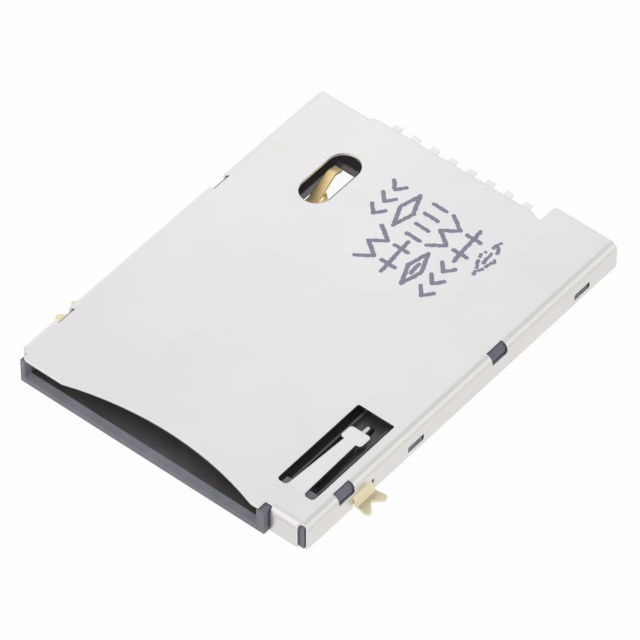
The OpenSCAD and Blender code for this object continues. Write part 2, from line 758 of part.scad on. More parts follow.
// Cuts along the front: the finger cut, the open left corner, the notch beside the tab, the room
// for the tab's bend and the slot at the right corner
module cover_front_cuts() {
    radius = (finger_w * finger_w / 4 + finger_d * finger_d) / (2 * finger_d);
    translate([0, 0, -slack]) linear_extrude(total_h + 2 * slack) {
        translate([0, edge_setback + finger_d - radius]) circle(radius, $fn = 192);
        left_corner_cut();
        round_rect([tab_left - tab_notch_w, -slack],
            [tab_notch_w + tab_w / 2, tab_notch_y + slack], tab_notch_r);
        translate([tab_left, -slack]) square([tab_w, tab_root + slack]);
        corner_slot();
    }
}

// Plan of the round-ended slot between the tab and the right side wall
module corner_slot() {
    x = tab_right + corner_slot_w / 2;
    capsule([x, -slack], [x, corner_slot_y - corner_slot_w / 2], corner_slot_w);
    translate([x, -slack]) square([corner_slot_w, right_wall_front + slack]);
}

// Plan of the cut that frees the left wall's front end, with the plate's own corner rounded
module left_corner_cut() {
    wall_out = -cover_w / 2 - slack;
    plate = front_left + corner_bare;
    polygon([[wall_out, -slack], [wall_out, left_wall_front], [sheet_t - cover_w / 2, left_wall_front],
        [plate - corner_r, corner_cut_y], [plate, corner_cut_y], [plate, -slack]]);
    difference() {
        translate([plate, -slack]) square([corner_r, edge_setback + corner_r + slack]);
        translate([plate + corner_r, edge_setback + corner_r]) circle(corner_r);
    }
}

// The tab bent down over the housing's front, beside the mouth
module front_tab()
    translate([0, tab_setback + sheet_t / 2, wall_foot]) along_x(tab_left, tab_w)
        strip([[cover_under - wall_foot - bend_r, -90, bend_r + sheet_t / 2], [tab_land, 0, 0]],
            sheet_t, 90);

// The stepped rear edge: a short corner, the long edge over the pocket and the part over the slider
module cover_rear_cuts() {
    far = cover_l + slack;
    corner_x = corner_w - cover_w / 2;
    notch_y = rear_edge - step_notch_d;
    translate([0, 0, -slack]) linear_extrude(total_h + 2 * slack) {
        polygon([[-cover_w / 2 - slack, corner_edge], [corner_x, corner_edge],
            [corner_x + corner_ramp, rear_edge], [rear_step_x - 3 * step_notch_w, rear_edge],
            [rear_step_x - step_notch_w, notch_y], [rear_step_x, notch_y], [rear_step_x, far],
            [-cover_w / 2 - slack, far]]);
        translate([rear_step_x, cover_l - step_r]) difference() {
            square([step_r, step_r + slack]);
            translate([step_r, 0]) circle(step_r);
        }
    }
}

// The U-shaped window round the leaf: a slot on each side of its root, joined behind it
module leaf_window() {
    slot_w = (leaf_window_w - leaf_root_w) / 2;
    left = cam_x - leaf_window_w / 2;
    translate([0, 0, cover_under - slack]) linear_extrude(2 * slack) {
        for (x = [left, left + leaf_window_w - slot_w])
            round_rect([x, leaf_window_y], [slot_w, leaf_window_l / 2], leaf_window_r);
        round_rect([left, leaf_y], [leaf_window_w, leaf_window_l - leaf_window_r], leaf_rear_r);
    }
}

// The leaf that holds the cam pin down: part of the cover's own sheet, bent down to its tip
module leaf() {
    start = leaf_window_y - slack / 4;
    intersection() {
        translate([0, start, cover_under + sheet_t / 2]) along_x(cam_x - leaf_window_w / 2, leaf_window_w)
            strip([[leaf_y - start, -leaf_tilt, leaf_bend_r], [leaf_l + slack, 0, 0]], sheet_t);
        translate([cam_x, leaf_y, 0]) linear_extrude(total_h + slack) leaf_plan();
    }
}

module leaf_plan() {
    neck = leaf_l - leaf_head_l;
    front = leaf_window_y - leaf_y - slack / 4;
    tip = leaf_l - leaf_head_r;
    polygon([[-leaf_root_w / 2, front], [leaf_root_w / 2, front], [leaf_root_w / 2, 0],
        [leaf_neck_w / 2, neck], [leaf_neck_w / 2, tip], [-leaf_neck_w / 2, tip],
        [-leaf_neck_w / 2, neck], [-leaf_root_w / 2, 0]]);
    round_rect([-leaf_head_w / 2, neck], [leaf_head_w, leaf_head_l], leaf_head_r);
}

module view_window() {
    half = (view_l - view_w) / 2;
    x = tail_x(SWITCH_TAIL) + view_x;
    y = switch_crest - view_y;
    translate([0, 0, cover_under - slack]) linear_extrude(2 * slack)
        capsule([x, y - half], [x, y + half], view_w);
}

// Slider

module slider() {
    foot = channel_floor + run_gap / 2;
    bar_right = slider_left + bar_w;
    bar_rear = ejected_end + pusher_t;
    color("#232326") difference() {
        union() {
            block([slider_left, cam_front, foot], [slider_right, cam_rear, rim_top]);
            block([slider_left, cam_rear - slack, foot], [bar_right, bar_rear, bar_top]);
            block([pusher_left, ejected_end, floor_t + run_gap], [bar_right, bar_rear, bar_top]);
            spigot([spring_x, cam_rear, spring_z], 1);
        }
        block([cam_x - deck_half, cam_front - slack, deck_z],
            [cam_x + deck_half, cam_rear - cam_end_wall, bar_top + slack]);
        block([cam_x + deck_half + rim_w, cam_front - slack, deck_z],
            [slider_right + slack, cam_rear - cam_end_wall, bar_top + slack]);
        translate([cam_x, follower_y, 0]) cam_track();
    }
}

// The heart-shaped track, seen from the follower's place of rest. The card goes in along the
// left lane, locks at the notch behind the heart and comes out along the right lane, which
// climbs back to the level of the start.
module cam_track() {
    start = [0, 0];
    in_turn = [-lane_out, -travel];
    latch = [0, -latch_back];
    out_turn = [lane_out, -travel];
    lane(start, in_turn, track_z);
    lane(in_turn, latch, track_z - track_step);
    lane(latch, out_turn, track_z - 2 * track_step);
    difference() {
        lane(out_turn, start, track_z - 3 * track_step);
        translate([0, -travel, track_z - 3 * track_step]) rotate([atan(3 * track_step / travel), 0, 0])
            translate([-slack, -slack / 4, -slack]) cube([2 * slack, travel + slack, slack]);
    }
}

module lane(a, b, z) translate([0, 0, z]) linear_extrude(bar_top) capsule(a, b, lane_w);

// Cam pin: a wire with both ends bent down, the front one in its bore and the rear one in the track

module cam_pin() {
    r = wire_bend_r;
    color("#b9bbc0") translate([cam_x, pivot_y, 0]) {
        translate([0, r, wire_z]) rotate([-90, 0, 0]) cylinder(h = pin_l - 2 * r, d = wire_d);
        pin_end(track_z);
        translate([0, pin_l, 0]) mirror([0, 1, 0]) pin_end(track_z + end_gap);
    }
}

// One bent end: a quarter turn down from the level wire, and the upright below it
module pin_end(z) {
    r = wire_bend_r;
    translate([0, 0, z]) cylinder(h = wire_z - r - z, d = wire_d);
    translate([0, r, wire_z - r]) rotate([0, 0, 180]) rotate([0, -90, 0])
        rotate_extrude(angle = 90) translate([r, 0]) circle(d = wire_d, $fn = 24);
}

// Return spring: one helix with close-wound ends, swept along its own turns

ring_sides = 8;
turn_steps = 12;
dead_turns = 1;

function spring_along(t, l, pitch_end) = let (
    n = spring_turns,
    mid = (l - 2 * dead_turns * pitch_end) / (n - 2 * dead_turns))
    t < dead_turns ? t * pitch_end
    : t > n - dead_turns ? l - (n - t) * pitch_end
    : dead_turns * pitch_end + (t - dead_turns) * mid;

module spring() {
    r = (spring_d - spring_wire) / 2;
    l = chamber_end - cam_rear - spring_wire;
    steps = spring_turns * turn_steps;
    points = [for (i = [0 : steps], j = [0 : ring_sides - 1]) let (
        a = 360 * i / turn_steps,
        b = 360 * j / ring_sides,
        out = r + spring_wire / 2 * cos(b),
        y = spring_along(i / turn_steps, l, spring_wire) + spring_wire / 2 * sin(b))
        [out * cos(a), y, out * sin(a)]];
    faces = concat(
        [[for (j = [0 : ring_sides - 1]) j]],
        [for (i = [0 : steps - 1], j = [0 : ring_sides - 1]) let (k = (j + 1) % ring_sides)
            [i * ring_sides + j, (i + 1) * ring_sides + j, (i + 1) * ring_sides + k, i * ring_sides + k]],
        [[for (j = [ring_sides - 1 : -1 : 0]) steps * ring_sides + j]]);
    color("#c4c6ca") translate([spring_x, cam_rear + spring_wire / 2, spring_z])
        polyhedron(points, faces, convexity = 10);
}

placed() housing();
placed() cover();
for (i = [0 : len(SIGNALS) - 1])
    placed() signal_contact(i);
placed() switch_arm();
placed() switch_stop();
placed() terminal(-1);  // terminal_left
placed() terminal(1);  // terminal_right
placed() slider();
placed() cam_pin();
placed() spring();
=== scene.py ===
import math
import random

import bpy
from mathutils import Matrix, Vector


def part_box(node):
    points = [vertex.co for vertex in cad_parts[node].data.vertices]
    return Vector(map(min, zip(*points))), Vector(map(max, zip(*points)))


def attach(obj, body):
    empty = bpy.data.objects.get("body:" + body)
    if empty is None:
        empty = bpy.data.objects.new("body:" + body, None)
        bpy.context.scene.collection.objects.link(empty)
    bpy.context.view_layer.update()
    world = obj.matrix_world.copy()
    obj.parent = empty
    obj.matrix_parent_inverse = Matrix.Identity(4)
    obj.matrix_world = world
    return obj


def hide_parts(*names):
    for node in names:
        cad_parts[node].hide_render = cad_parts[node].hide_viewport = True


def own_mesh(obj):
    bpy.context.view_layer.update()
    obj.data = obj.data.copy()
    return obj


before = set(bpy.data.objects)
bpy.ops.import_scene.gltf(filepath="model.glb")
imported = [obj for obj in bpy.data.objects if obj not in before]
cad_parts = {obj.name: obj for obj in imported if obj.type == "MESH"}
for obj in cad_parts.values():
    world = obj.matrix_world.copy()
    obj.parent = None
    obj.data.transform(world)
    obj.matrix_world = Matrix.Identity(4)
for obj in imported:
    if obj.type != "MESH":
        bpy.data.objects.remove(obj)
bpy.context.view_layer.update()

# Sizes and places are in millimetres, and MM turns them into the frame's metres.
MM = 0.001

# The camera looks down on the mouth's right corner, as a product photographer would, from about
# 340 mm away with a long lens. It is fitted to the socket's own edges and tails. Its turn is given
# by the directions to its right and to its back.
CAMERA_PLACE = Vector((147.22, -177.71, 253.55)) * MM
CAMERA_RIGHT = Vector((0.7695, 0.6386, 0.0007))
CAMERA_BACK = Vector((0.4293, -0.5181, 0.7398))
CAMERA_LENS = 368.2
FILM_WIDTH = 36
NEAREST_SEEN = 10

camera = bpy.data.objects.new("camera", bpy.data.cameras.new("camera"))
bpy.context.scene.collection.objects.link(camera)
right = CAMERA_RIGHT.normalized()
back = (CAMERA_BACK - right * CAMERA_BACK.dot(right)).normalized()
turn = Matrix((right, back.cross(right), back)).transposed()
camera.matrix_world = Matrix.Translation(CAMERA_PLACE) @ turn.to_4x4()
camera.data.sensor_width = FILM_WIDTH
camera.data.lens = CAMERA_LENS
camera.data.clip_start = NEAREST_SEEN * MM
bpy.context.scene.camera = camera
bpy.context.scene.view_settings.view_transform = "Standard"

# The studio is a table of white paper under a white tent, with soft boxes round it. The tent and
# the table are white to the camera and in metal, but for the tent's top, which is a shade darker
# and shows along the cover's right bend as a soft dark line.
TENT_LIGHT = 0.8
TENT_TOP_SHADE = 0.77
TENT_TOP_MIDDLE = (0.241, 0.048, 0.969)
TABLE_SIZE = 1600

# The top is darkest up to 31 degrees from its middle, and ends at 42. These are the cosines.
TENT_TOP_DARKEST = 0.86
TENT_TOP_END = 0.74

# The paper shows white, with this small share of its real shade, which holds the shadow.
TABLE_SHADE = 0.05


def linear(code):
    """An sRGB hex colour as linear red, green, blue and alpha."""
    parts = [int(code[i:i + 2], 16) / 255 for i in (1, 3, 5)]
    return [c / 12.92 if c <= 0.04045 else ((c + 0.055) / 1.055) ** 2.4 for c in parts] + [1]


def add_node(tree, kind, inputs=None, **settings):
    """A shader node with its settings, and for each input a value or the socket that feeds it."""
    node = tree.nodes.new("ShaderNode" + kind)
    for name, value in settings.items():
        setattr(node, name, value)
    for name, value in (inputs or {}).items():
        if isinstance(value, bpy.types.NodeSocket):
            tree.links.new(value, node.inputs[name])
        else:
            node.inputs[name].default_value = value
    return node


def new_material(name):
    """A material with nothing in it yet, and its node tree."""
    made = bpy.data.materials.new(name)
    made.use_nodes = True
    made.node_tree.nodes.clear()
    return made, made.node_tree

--

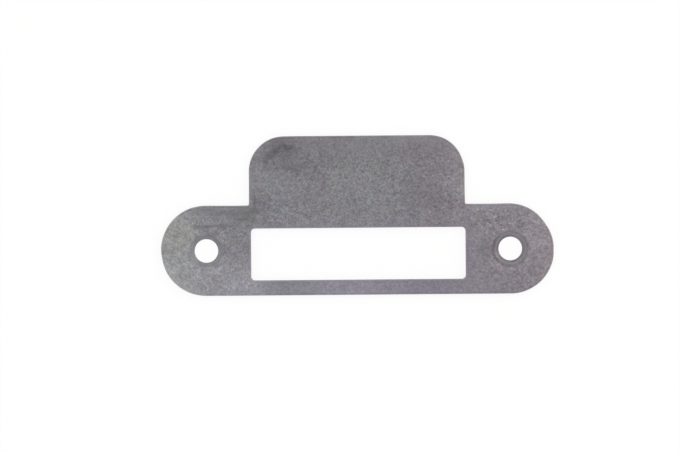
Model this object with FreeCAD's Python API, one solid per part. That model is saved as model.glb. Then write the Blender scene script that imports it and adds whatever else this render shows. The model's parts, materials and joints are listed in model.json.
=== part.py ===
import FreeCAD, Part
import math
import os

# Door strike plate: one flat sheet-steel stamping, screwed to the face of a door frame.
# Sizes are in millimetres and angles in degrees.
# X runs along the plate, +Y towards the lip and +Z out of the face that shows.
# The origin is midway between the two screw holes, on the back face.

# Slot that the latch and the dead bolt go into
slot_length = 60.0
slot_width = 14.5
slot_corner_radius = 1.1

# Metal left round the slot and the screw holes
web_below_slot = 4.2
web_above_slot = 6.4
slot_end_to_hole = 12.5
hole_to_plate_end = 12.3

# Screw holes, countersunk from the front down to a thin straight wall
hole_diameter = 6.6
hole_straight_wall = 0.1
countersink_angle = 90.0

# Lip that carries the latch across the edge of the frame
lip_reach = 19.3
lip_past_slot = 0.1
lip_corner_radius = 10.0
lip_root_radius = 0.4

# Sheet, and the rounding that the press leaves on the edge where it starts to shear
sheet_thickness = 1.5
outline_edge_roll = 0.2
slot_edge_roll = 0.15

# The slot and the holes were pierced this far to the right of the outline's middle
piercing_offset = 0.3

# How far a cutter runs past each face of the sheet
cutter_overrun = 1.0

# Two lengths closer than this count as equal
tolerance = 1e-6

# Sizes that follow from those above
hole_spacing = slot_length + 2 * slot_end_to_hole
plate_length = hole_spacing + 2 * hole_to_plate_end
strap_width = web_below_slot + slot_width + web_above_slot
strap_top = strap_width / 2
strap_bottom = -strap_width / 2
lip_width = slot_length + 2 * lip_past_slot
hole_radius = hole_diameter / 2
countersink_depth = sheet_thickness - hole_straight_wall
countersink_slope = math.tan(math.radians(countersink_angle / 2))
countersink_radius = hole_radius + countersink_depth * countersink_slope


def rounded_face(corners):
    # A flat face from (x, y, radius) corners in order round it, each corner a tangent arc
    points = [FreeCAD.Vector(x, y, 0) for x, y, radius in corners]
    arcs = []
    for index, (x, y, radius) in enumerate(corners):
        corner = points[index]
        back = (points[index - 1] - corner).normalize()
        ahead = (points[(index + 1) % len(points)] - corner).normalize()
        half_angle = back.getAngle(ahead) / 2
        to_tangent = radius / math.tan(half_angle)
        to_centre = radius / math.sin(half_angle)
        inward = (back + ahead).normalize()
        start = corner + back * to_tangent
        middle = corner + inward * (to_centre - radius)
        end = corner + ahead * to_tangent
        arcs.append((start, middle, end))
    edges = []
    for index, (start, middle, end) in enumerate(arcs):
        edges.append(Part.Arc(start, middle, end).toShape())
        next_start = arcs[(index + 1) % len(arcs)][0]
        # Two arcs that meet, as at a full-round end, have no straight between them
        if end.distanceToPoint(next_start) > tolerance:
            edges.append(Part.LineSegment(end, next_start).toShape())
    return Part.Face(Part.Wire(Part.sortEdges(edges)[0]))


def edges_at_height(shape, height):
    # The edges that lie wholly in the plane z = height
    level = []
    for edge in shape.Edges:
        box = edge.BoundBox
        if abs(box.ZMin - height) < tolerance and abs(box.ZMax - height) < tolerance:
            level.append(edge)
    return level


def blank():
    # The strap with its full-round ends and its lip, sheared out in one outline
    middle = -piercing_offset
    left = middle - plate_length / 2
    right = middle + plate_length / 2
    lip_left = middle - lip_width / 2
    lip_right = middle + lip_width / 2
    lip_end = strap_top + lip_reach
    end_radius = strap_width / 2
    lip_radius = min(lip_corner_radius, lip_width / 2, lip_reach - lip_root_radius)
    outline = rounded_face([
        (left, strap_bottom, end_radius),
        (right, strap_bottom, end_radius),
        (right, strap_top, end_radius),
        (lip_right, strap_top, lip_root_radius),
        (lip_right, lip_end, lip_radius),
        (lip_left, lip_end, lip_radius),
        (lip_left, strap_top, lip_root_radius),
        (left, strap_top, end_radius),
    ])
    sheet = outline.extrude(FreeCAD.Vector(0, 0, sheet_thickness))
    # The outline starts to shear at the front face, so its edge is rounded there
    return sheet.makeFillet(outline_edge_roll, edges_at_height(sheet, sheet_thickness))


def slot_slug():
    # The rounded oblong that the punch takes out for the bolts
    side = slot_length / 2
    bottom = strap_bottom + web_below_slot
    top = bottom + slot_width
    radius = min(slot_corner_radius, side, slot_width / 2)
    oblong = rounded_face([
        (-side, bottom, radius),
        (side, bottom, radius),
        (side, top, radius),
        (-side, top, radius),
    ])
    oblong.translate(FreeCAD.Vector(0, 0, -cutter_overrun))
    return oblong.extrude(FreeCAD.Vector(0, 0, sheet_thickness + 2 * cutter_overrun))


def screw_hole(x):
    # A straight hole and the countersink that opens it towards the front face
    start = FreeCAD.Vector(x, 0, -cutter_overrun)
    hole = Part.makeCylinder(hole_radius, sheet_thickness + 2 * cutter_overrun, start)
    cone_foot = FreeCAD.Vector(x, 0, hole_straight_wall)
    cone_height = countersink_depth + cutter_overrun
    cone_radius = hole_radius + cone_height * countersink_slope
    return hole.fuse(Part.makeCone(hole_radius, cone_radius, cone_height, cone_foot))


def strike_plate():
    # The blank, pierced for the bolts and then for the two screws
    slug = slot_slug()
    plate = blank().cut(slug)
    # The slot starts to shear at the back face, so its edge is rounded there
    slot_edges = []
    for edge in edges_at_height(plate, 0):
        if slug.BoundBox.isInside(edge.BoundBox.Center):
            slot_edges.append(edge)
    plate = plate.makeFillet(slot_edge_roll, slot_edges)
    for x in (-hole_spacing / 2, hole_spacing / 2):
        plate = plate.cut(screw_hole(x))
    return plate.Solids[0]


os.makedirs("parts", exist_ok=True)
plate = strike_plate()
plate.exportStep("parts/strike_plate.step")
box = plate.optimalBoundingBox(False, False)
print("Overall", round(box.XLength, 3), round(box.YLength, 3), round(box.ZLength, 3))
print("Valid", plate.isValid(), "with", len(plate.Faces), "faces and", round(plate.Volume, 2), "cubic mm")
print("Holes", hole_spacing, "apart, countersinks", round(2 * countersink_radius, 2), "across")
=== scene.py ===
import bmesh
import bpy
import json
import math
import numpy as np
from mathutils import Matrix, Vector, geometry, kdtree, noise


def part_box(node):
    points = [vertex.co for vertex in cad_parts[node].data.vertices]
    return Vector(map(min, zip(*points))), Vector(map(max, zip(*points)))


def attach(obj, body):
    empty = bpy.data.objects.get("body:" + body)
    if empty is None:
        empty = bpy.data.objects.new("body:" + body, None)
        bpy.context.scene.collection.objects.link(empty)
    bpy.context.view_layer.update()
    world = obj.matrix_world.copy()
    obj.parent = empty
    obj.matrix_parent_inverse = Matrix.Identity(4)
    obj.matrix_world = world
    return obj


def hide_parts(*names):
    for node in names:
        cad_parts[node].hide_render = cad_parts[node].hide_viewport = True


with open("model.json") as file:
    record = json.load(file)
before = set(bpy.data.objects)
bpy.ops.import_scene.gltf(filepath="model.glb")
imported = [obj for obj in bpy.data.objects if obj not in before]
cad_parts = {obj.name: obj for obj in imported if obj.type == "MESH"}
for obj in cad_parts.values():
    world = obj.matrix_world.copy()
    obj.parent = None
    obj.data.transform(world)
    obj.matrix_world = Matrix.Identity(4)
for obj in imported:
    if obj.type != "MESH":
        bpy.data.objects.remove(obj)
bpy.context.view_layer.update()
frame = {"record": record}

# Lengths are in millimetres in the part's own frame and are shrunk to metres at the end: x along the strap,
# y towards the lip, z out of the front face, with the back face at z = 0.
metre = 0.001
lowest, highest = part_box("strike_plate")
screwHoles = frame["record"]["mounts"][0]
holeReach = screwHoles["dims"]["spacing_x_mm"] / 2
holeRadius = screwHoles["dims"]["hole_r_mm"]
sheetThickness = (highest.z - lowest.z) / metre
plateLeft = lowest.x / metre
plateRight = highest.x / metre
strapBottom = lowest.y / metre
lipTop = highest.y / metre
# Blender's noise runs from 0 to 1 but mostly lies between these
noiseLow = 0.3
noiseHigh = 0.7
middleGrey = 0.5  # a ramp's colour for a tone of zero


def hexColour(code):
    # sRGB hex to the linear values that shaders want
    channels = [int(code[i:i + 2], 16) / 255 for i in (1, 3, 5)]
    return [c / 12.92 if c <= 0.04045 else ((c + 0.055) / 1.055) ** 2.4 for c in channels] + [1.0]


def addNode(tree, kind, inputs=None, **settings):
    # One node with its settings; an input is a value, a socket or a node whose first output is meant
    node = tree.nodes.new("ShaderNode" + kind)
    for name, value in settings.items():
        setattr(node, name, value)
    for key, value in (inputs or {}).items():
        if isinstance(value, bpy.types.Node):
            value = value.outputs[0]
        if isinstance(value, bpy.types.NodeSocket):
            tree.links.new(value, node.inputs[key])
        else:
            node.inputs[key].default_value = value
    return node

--

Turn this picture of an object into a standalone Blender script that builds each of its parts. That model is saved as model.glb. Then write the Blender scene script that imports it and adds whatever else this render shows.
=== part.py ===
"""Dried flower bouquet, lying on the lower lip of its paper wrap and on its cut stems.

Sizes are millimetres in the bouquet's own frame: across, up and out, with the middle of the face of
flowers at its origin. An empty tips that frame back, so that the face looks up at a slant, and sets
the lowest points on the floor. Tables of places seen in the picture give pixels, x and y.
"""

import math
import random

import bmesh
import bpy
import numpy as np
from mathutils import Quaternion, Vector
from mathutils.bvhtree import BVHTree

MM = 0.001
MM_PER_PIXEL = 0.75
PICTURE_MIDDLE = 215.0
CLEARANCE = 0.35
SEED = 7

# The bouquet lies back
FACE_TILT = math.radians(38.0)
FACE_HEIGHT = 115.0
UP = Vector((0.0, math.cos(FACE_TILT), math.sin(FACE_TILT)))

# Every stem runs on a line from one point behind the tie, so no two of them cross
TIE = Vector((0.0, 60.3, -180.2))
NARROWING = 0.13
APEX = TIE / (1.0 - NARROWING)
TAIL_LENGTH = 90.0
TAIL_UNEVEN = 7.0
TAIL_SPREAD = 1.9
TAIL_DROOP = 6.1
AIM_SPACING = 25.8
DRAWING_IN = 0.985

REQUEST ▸
With the first line being the one containing "The OpenSCAD and" and the last line the one containing "sheet_t, 90);", transcribe exactly the lines above that fall in that range.

ANSWER ▸
The OpenSCAD and Blender code for this object continues. Write part 2, from line 758 of part.scad on. More parts follow.
// Cuts along the front: the finger cut, the open left corner, the notch beside the tab, the room
// for the tab's bend and the slot at the right corner
module cover_front_cuts() {
    radius = (finger_w * finger_w / 4 + finger_d * finger_d) / (2 * finger_d);
    translate([0, 0, -slack]) linear_extrude(total_h + 2 * slack) {
        translate([0, edge_setback + finger_d - radius]) circle(radius, $fn = 192);
        left_corner_cut();
        round_rect([tab_left - tab_notch_w, -slack],
            [tab_notch_w + tab_w / 2, tab_notch_y + slack], tab_notch_r);
        translate([tab_left, -slack]) square([tab_w, tab_root + slack]);
        corner_slot();
    }
}

// Plan of the round-ended slot between the tab and the right side wall
module corner_slot() {
    x = tab_right + corner_slot_w / 2;
    capsule([x, -slack], [x, corner_slot_y - corner_slot_w / 2], corner_slot_w);
    translate([x, -slack]) square([corner_slot_w, right_wall_front + slack]);
}

// Plan of the cut that frees the left wall's front end, with the plate's own corner rounded
module left_corner_cut() {
    wall_out = -cover_w / 2 - slack;
    plate = front_left + corner_bare;
    polygon([[wall_out, -slack], [wall_out, left_wall_front], [sheet_t - cover_w / 2, left_wall_front],
        [plate - corner_r, corner_cut_y], [plate, corner_cut_y], [plate, -slack]]);
    difference() {
        translate([plate, -slack]) square([corner_r, edge_setback + corner_r + slack]);
        translate([plate + corner_r, edge_setback + corner_r]) circle(corner_r);
    }
}

// The tab bent down over the housing's front, beside the mouth
module front_tab()
    translate([0, tab_setback + sheet_t / 2, wall_foot]) along_x(tab_left, tab_w)
        strip([[cover_under - wall_foot - bend_r, -90, bend_r + sheet_t / 2], [tab_land, 0, 0]],
            sheet_t, 90);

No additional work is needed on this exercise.